(Object modeling scripts)
=====

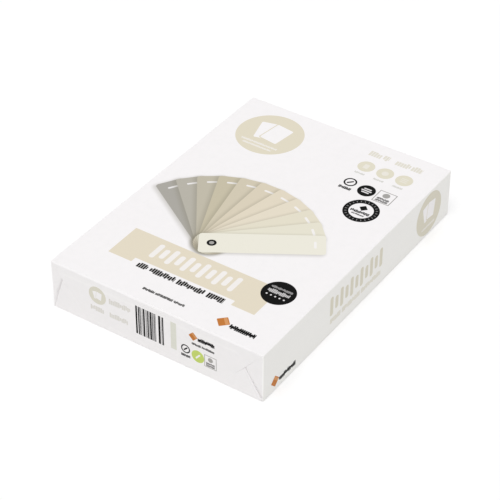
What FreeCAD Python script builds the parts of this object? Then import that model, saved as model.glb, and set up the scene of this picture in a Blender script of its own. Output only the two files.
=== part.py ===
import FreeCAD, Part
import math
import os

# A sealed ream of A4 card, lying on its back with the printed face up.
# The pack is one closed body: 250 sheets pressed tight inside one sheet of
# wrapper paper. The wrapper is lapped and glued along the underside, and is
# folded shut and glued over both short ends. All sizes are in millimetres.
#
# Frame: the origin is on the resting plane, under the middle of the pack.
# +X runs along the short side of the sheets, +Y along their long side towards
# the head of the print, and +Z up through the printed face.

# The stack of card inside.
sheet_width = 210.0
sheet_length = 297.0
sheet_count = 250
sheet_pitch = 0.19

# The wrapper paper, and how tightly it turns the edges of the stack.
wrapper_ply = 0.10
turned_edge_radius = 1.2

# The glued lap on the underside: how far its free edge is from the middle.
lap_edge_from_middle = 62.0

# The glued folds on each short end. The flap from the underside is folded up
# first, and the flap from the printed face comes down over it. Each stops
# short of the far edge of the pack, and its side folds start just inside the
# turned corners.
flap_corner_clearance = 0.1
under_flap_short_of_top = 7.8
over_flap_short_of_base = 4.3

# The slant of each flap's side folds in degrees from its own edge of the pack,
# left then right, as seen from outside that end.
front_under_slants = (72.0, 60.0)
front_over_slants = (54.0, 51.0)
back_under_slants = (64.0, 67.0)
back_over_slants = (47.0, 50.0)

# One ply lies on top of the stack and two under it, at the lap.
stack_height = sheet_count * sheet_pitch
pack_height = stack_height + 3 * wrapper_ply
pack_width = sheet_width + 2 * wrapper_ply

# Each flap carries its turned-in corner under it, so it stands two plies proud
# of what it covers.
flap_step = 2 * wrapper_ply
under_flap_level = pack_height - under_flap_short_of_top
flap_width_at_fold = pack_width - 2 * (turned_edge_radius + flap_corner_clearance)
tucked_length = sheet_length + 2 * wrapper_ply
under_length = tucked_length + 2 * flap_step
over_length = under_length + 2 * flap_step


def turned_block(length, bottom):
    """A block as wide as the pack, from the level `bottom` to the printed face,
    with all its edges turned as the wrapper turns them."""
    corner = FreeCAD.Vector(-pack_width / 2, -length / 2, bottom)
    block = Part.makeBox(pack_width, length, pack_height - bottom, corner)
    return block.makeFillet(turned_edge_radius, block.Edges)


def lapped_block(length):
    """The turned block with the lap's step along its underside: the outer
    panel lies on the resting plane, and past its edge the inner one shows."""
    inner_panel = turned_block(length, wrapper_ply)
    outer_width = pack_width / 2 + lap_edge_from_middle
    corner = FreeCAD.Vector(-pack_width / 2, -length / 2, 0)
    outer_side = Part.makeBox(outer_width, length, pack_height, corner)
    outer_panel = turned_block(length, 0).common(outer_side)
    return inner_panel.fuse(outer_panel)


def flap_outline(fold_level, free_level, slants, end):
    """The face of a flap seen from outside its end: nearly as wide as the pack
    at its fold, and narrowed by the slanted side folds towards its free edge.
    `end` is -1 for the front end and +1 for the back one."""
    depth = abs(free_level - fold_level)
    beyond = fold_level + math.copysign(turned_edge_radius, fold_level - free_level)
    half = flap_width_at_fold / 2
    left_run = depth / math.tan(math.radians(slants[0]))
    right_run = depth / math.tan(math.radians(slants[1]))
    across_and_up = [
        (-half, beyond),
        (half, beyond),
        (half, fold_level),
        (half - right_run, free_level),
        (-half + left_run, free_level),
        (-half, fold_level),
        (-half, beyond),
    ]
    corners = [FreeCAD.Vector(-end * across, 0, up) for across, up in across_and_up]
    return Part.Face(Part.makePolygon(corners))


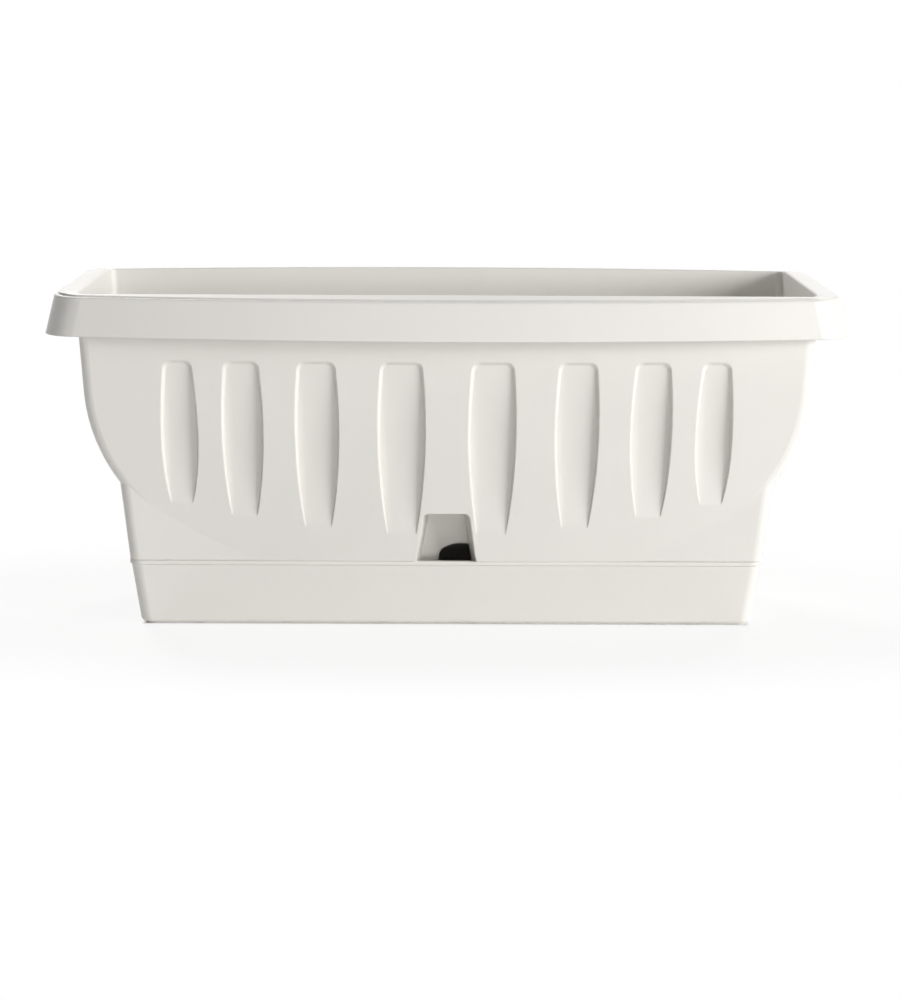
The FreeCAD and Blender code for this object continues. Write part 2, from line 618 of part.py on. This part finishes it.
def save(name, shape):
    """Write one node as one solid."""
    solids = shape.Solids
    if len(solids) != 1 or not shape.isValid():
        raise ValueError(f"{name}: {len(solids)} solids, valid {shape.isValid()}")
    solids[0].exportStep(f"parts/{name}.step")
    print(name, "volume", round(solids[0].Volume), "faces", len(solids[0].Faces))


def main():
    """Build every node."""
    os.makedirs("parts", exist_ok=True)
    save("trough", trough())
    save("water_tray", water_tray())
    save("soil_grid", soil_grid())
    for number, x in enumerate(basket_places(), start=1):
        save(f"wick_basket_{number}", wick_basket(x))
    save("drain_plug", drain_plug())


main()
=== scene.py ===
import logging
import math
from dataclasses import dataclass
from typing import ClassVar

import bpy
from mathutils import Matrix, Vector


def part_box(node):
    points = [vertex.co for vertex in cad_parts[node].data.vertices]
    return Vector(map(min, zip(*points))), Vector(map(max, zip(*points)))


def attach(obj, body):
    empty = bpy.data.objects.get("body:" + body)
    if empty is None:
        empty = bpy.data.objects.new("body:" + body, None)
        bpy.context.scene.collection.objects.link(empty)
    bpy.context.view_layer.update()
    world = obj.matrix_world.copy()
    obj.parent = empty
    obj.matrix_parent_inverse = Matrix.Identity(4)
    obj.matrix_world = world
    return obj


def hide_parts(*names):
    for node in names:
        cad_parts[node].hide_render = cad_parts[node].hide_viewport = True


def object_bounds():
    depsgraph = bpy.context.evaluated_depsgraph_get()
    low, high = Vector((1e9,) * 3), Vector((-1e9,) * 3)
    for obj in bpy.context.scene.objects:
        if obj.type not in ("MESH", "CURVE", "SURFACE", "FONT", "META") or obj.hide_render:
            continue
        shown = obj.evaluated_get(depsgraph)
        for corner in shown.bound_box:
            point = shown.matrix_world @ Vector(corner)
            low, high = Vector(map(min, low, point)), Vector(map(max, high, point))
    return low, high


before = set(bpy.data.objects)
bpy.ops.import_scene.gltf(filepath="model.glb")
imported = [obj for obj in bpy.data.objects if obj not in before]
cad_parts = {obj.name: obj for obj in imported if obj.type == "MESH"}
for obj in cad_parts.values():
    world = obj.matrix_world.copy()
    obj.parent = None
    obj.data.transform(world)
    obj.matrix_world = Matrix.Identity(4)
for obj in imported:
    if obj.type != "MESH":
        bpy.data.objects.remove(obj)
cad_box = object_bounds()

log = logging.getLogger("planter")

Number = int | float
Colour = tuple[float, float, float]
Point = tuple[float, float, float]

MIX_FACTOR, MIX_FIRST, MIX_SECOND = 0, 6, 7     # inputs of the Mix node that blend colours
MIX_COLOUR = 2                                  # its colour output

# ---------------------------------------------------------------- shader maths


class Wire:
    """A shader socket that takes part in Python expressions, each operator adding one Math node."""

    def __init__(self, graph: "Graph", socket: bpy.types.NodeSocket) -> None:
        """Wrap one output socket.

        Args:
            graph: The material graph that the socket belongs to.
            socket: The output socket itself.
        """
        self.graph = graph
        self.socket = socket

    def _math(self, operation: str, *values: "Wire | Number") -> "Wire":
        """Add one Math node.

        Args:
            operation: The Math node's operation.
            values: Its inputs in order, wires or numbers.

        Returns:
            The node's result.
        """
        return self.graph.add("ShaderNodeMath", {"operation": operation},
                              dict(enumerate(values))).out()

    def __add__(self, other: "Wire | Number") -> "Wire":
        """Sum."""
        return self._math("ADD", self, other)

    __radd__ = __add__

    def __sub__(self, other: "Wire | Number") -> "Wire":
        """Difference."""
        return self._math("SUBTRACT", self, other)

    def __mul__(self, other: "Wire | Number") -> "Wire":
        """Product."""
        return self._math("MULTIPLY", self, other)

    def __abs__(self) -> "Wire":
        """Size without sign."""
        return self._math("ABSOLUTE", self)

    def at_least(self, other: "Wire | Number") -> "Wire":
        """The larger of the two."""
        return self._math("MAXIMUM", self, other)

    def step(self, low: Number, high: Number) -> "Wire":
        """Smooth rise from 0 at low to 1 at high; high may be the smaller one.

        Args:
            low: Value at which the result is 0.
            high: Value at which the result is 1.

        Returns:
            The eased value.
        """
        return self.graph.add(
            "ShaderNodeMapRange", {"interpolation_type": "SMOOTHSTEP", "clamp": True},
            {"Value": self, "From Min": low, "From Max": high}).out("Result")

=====

GOAL OF THE EXERCISE – Print, without alteration, the lines from the line with "The FreeCAD and" to the line with "bpy.context.scene.collection.objects.link(empty)". Include both of them, and omit every other line.

PROBLEM SOLUTION –
The FreeCAD and Blender code for this object continues. Write part 2, from line 618 of part.py on. This part finishes it.
def save(name, shape):
    """Write one node as one solid."""
    solids = shape.Solids
    if len(solids) != 1 or not shape.isValid():
        raise ValueError(f"{name}: {len(solids)} solids, valid {shape.isValid()}")
    solids[0].exportStep(f"parts/{name}.step")
    print(name, "volume", round(solids[0].Volume), "faces", len(solids[0].Faces))


def main():
    """Build every node."""
    os.makedirs("parts", exist_ok=True)
    save("trough", trough())
    save("water_tray", water_tray())
    save("soil_grid", soil_grid())
    for number, x in enumerate(basket_places(), start=1):
        save(f"wick_basket_{number}", wick_basket(x))
    save("drain_plug", drain_plug())


main()
=== scene.py ===
import logging
import math
from dataclasses import dataclass
from typing import ClassVar

import bpy
from mathutils import Matrix, Vector


def part_box(node):
    points = [vertex.co for vertex in cad_parts[node].data.vertices]
    return Vector(map(min, zip(*points))), Vector(map(max, zip(*points)))


def attach(obj, body):
    empty = bpy.data.objects.get("body:" + body)
    if empty is None:
        empty = bpy.data.objects.new("body:" + body, None)
        bpy.context.scene.collection.objects.link(empty)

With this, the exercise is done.